Start of Exercise input
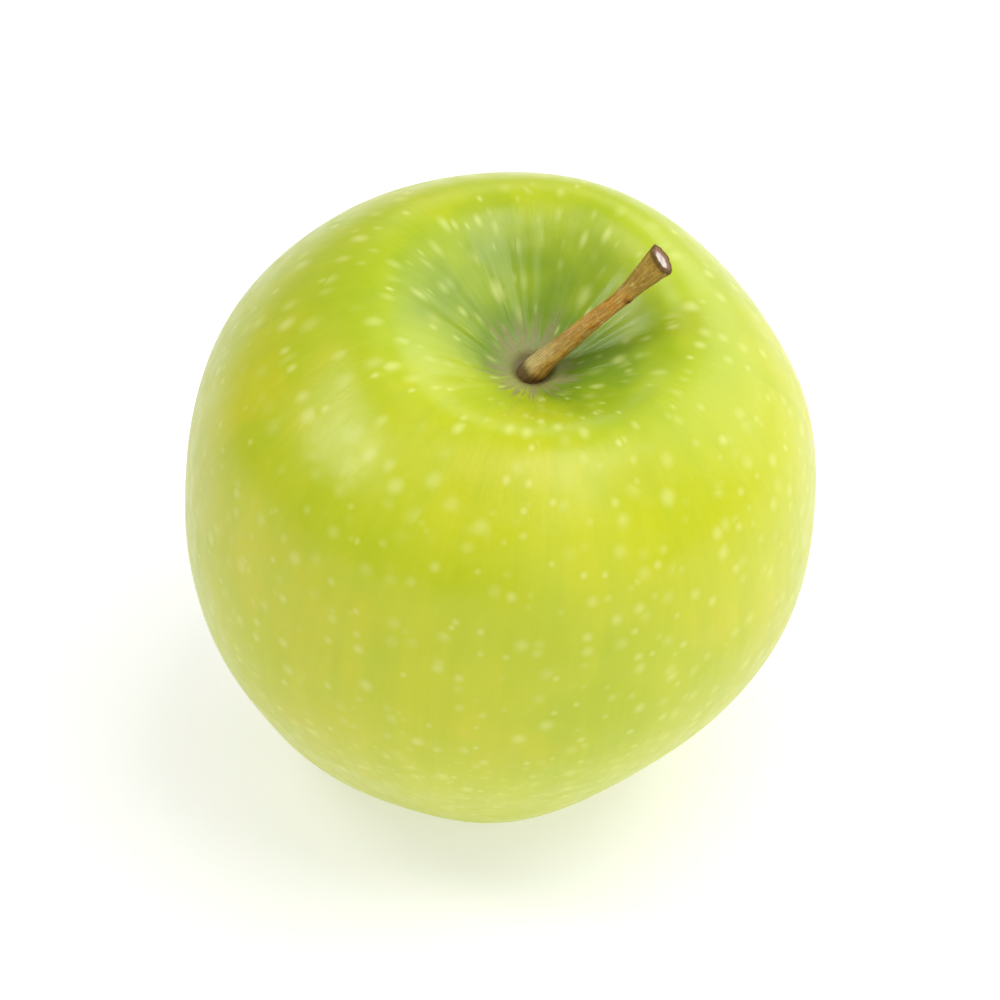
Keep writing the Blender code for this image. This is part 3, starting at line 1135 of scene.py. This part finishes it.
@dataclass
class Skin:
    """The fruit's skin: one closed surface with the cavity, the basin and their small relief."""

    form: FruitForm
    rings: int = 276
    sides: int = 340
    inset: float = 0.00017
    swirl_height: float = 0.00013
    swirl_length: float = 0.013
    swirl_count: int = 30
    swirl_seed: int = 11
    rib_height: float = 0.000045
    rib_reach: float = 0.0105
    rib_width: float = 0.0055
    rib_waves: Waves = ((1.0, 19, 0.4), (0.8, 27, 2.0), (0.6, 41, 4.1), (0.5, 11, 1.3))
    lip_height: float = 0.00020
    lip_reach: float = 0.0030
    lip_width: float = 0.0008
    lip_waves: Waves = ((0.4, 3, 0.0),)
    crevice_depth: float = 0.0003
    crevice_reach: float = 0.0015
    pit_depth: float = 0.0016
    pit_inner: float = 0.0022
    pit_outer: float = 0.0042
    pucker_height: float = 0.00022
    pucker_reach: float = 0.0066
    pucker_width: float = 0.0028
    pucker_waves: Waves = ((1.0, 10, 0.6), (0.7, 7, 2.2), (0.5, 17, 0.9))
    foot_round: float = 0.00015

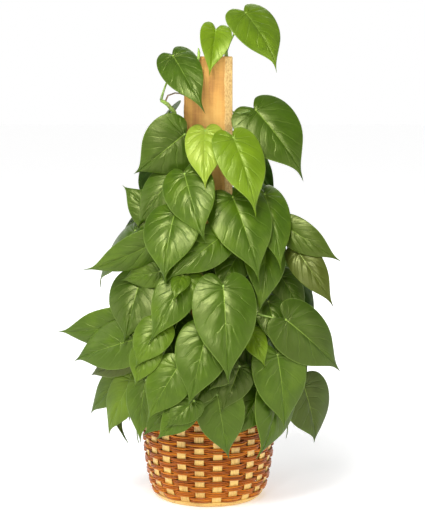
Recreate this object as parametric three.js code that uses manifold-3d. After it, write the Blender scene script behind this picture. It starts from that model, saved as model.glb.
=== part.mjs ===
// Heartleaf philodendron: leafy vines on a wooden climbing post, in a grow pot inside a woven basket.
// Millimetres, +Z up. The origin is the centre of the basket's underside, on the surface that it stands on.
// The front of the plant faces -Y. Leaves are laid like shingles, from the lowest layer outwards.
import * as THREE from "three";
import { mergeVertices } from "three/addons/utils/BufferGeometryUtils.js";
import Module from "manifold-3d";

const wasm = await Module();
wasm.setup();

// Gap that pieces which touch keep between their faces.
const CLEAR = 0.3;

// Basket: outer radius of its wall at each height, and what the wall is made of.
const WALL_PROFILE = [[0, 69], [7, 75], [12, 77.8], [24, 81.5], [38, 84], [64, 87.6], [127, 90]];
const BASKET = {
  footHeight: 7,
  wallTop: 121.5,
  stakes: 22,
  rowPitch: 7.6,
  relief: 1.1,
  wallThickness: 3.4,
  stakeWidth: 11,
  stakeThickness: 1.4,
  facetSink: 0.4,
  rimHeight: 10,
  rimWidth: 12,
};

// Grow pot and what fills it.
const POT = { bottomRadius: 60, topRadius: 77, wall: 1.4, height: 113, lip: 3, lipHeight: 7, holeRadius: 5 };
const SOIL_TOP = 108;
const POST_BOTTOM = 14;
const POST_TOP = 591;

// Section of the sawn post: a hewn left face, a front face and a chamfer on the right edge.
const POST_SECTION = [
  [-32.5, -6], [-4.6, -19], [21.3, -19], [32, -11], [32, 14], [-32.5, 14],
];

// Vines: where each stands round the post (degrees from the front, to the right), and how high it climbs.
const STEM_RING = { halfWidth: 44, halfDepth: 30, radius: 2.6, base: 62, sway: 1.6 };
const VINES = [
  { name: "vine_front", azimuth: 0, top: 235 },
  { name: "vine_front_left", azimuth: -38, top: 400 },
  { name: "vine_left", azimuth: -82, top: 508, end: [[-45, -12, 518], [-54, -18, 529], [-62, -22, 534]] },
  { name: "vine_back_left", azimuth: -134, top: 540 },
  { name: "vine_back", azimuth: -172, top: 500 },
  { name: "vine_back_right", azimuth: 150, top: 598 },
  { name: "vine_right", azimuth: 82, top: 512 },
  { name: "vine_front_right", azimuth: 36, top: 396 },
];

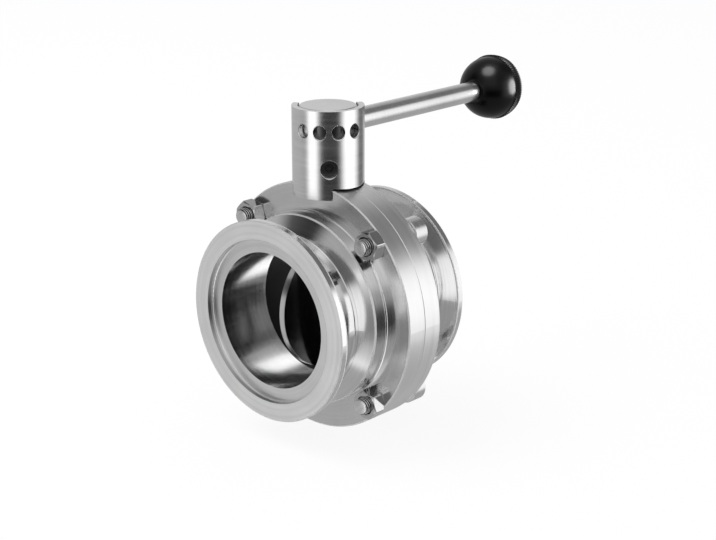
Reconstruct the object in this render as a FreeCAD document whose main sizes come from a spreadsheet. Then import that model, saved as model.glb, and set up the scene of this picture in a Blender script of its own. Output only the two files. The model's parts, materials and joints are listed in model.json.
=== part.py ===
import FreeCAD, Part
import math
import os
import re
import Sketcher

# Vacuum butterfly valve for a 50 mm clamped vacuum line, with an index handle.
# Millimetres and degrees. +Y runs along the pipe, from the front port to the rear port.
# +Z runs along the stem, towards the handle. The origin is the middle of the front port's face.
# The pieces are drawn about the middle of the valve, where the stem crosses the pipe axis,
# and each is then placed half the face-to-face length along Y.
# The valve is drawn open, with the handle along the pipe and the index pin just pulled clear.

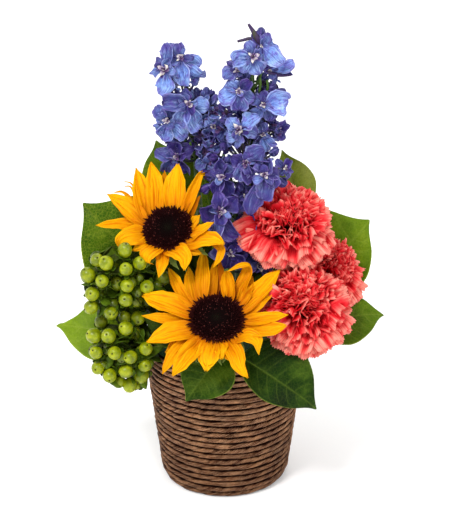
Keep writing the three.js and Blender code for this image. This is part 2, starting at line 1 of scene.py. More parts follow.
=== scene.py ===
import json
import math
import bpy
import numpy as np
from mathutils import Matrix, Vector

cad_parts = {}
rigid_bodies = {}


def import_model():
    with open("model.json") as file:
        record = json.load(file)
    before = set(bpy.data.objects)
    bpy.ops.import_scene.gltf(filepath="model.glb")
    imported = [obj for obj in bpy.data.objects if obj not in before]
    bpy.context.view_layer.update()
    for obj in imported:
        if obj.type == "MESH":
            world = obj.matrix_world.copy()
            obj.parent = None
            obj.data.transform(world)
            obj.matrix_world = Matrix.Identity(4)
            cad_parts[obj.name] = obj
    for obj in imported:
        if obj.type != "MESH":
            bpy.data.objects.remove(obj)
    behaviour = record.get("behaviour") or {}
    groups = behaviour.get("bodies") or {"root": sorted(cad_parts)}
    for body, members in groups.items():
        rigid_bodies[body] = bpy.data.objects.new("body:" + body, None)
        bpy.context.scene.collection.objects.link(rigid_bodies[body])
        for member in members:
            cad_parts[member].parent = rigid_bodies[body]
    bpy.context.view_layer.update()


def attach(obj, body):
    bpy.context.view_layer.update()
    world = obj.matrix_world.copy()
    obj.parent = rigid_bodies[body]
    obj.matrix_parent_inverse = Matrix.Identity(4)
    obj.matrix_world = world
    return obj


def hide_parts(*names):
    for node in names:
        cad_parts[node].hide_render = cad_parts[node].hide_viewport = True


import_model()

# A flower arrangement in a coiled-rope basket. Every length here is in millimetres until a mesh is made.
MM = 0.001
V3 = lambda *a: np.array(a, float)


def unit(v):
    v = np.asarray(v, float)
    return v / np.maximum(np.linalg.norm(v, axis=-1, keepdims=True), 1e-9)


def smooth(x):
    x = np.clip(x, 0, 1)
    return x * x * (3 - 2 * x)


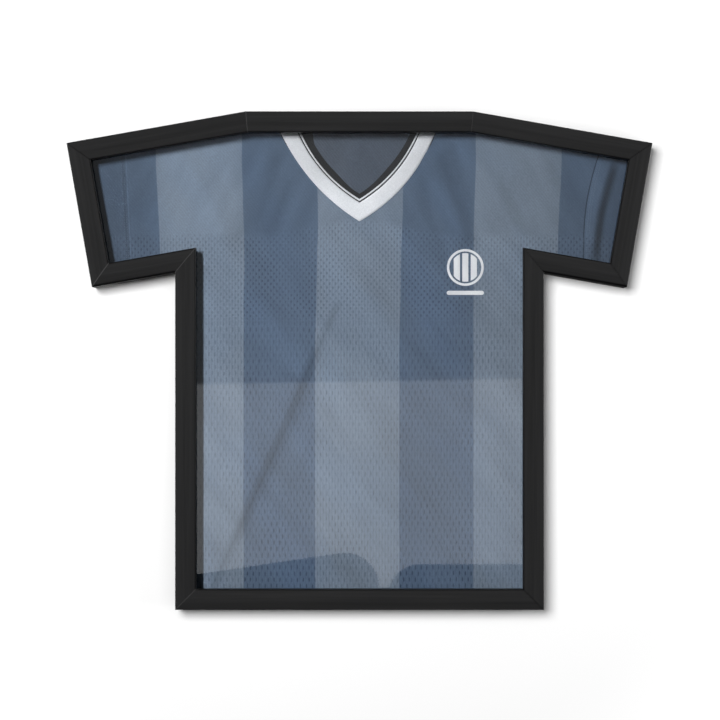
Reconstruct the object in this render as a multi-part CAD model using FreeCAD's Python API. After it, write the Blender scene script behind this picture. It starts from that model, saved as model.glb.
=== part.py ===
import FreeCAD, Part

import math
import os

from FreeCAD import Vector

# A wall-hung display frame in the outline of a short-sleeved shirt. Ten mitred rails hold a clear
# pane, spacers, a jersey wrapped on a board, and a back panel kept in by turn buttons.
# Millimetres. +X is the viewer's right, +Z is up, and +Y runs from the viewer to the wall.
# The origin is midway between the two keyhole entries, on the wall plane.

# outline, measured on the outer edges
OVERALL_WIDTH = 790.0
OVERALL_HEIGHT = 672.0
NECK_LENGTH = 306.6
BODY_WIDTH = 497.0
CUFF_LENGTH = 197.3
SHOULDER_SLOPE = 10.0
TOP = 13.5  # from the keyhole entries up to the neck rail's outer edge

# rail section: distances inward from the outer edge, and depths from the wall plane
RAIL_WIDTH = 28.0
RIDGE_INSET = 12.5
RIM_WIDTH = 5.0
RABBET_INSET = 20.0
DEPTH = 32.0
EDGE_DEPTH = 30.4
LIP_BACK = 23.0
LEDGE = 4.0
OUTER_EDGE_RADIUS = 1.0
INNER_EDGE_RADIUS = 0.8
RIDGE_RADIUS = 18.0
MITRE_GAP = 0.04  # each rail stops this short of the mitre plane

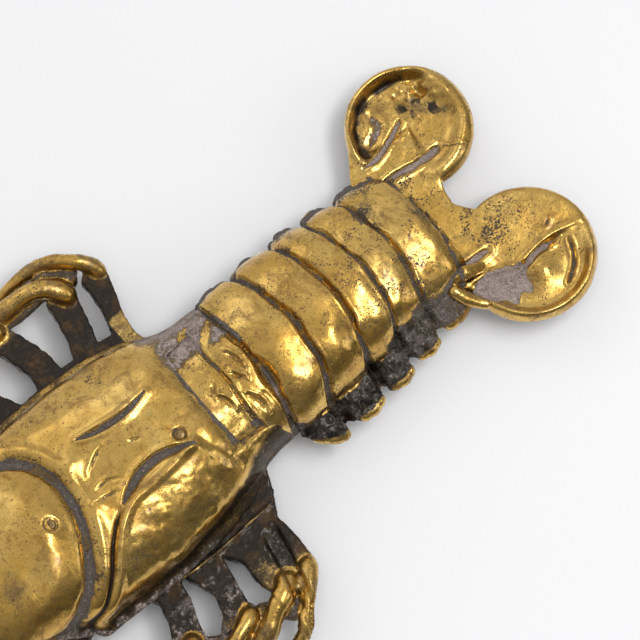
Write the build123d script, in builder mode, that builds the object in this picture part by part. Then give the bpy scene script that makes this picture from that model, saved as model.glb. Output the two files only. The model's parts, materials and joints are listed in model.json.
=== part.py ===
from build123d import *
import os
from math import cos, radians, sin, sqrt

# Cast brass lobster cracker, modelled at real size in millimetres.
# +X points to the head, +Y to the lobster's left and +Z up. The origin is on the table, under the
# middle of the bounding box. The back casting (carapace, abdomen and tail fan) is the upper lever. The
# belly casting is the lower lever and carries the legs, the claws and the head. A cross pin under the
# front of the carapace joins the two, and a jaw on each lever works just behind that pin.

# ---- driving dimensions ----
HINGE_X, HINGE_Z = 44.0, 14.0
PIN_R = 2.0
PIN_CLEARANCE = 0.05
PIN_HEAD_R, PIN_HEAD_T = 3.2, 0.9
KNUCKLE_R, KNUCKLE_HALF = 5.0, 4.0
WASHER_R, WASHER_T, WASHER_GAP = 4.5, 0.5, 0.05
EAR_R, EAR_T = 5.0, 4.2
CHANNEL_R, CHANNEL_SIDE_GAP = 6.5, 0.5
NOSE_R, NOSE_GAP = 11.0, 0.4
NOSE_EDGE_DEG = 45.0

RIM_Z = 11.5
ABDOMEN_Z = 9.5
CAVITY_FLOOR = 4.0
JAW_SEAT_Z = 22.0

BELLY_LOW, BELLY_TOP = 5.0, 8.0
TAB_TOP = 11.0
RIVET_R, RIVET_HEAD_R, RIVET_HEAD_T = 1.5, 2.8, 1.0

JAW_BACK, JAW_FRONT, JAW_HALF = -18.5, 25.5, 9.0
JAW_PITCH, JAW_TOOTH = 4.0, 1.0
UPPER_TOOTH_TIP = 17.5
LOWER_TOOTH_TIP = 11.5
# the plugs that show on the carapace: place along X and Y
REAR_PLUG = (-15.5, 4.5)
FRONT_PLUG = (18.9, 2.1)

# carapace stations, from the rear edge to the nose: x, half width at the rim, height of the crown
CARAPACE = [
    (-29.0, 20.5, 25.0),
    (-15.0, 24.8, 26.8),
    (0.0, 25.6, 27.2),
    (15.0, 25.0, 27.2),
    (30.0, 22.5, 26.5),
    (44.0, 18.5, 25.2),
    (56.0, 15.0, 25.0),
]
# cavity under the back, from the tail root to the nose, in the same terms
CAVITY = [
    (-78.0, 11.5, 15.0),
    (-60.0, 13.5, 18.5),
    (-40.0, 14.0, 20.0),
    (-29.0, 16.0, 22.0),
    (-18.0, 20.0, 25.0),
    (0.0, 21.5, 25.0),
    (15.0, 21.0, 25.0),
    (30.0, 18.5, 24.0),
    (44.0, 14.5, 21.5),
]
# abdomen segments: x of the front edge, x of the rear edge, half width, crown height, pleura reach
SEGMENTS = [
    (-27.0, -31.5, 17.0, 23.5, 0.0),
    (-31.0, -40.5, 17.5, 23.8, 21.0),
    (-40.0, -51.5, 18.5, 24.2, 25.0),
    (-51.0, -62.5, 18.5, 23.6, 25.0),
    (-62.0, -71.5, 18.0, 22.4, 24.5),
    (-71.0, -79.5, 17.5, 21.0, 24.0),
    (-79.0, -90.5, 16.0, 19.2, 22.5),
]
SEGMENT_STEP = 1.2
PLEURA_TOP = 13.5
PLEURA_HALF = 3.2

LOBE_R, LOBE_X, LOBE_Y = 15.0, -101.5, 19.0
LOBE_LOW, LOBE_TOP, LOBE_DISH = 8.5, 13.5, 2.5
LOBE_WALL = 2.6
# tail root between the last segment and the lobes, in the carapace's terms
FAN_ROOT = [(-88.0, 16.0, 18.6), (-97.0, 14.0, 14.5)]

# walking legs, from the rear: root x, knee x, knee y, mid point and tip of the outer limb
LEGS = [
    (-22.0, -24.0, 42.0, (-15.0, 51.5, 9.0), (0.0, 52.5, 1.6)),
    (-11.5, -14.5, 42.0, (-5.5, 47.5, 9.0), (10.0, 47.5, 1.6)),
    (-1.0, -1.0, 41.0, (7.0, 44.5, 9.0), (20.0, 43.5, 1.6)),
    (10.0, 13.0, 38.5, (20.0, 41.0, 9.0), (32.0, 38.0, 1.6)),
]
LEG_ROOT_Y = 24.0
LEG_BAR_W, LEG_BAR_T, LEG_BAR_Z = 6.5, 3.4, 9.2
KNEE_R, KNEE_Z = 3.5, 11.0
LIMB_R, TOE_R, WEB_R = 2.7, 1.7, 2.1
JOINT_SWELL = 0.4
BOSS_HEIGHT = 0.9
LEG_TAB = (-27.0, 21.0, 11.5, 26.5)
LEG_RIVETS_X, LEG_RIVETS_Y = (-18.0, 12.0), 13.8

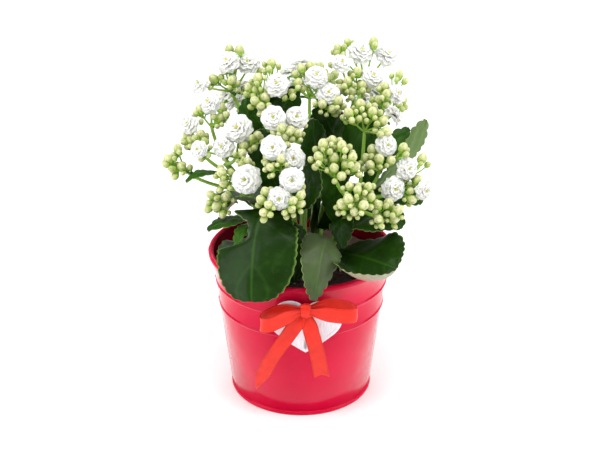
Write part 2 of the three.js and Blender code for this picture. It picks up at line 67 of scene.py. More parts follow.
End of Exercise input
**To be done:** Quote in full each line from the top of the records above through the line with "fruit's skin: one"; stop after that line.

**Response for this exercise:**
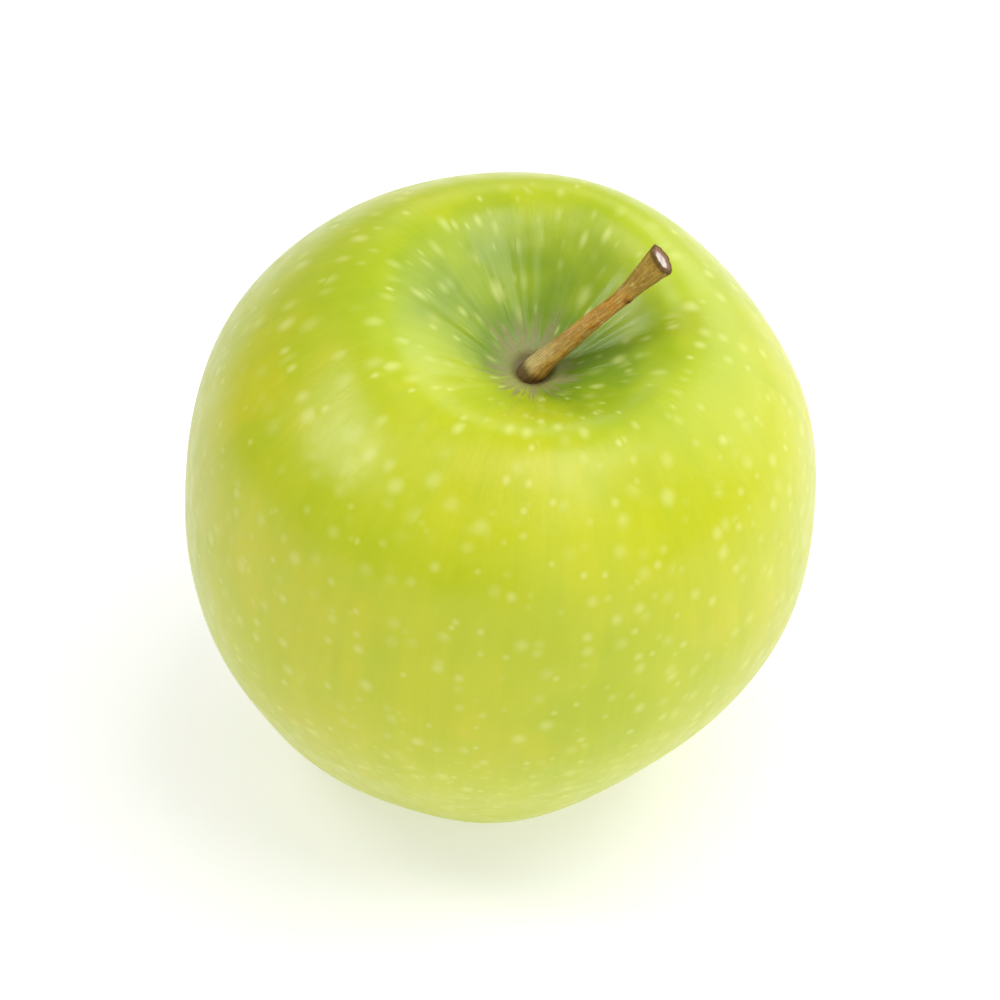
Keep writing the Blender code for this image. This is part 3, starting at line 1135 of scene.py. This part finishes it.
@dataclass
class Skin:
    """The fruit's skin: one closed surface with the cavity, the basin and their small relief."""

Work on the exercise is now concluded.